The prize announcement describes the winning play: How To Defend Yourself features seven college students who gather for a DIY self-defense workshop after a sorority sister is raped. Learning self-defense becomes a channel for their rage, anxiety, confusion, trauma and desire. How to Defend Yourself explores what you want, how to ask for it, and the insidious ways rape culture steals one’s body and sense of belonging.
Said Padilla, “How to Defend Yourself comes from listening to the parts of me that were shamed into silence; to be able to write it was healing beyond what I had imagined. That folks are connecting deeply with the play is gorgeous affirmation of what is possible when we act together in service of our collective liberation.”
How to Defend Yourself will be produced at the 2019 Humana Festival in Louisville and at Chicago’s Victory Gardens Theatre in 2020.

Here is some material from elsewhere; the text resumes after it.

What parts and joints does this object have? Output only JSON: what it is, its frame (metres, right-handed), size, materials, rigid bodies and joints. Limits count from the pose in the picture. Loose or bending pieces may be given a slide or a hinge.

Francine Horn, President of the David Charles Horn Foundation, said, “The intensity of Lily’s play is intertwined with a deep respect for how healing comes from a sense of community. Her characters approach the news of their mutual friends’ rape by participating in a self-defense class. This communal interaction not only prepares them to take charge of their fate, but also to love. Humanity wins. Ms. Padilla is a very worthy winner. We applaud Ayad’s choice.”
This year’s runners-up is Gina Femia for Allond(R)a. “Allonda and her friends are wrestling their way through the summer – sometimes it’s on the playgrounds of Coney Island, sometimes it’s with their feelings and often it’s at home. A coming of age story about friendship and heartache, Allond(R)a asks how much is too much to fight for?”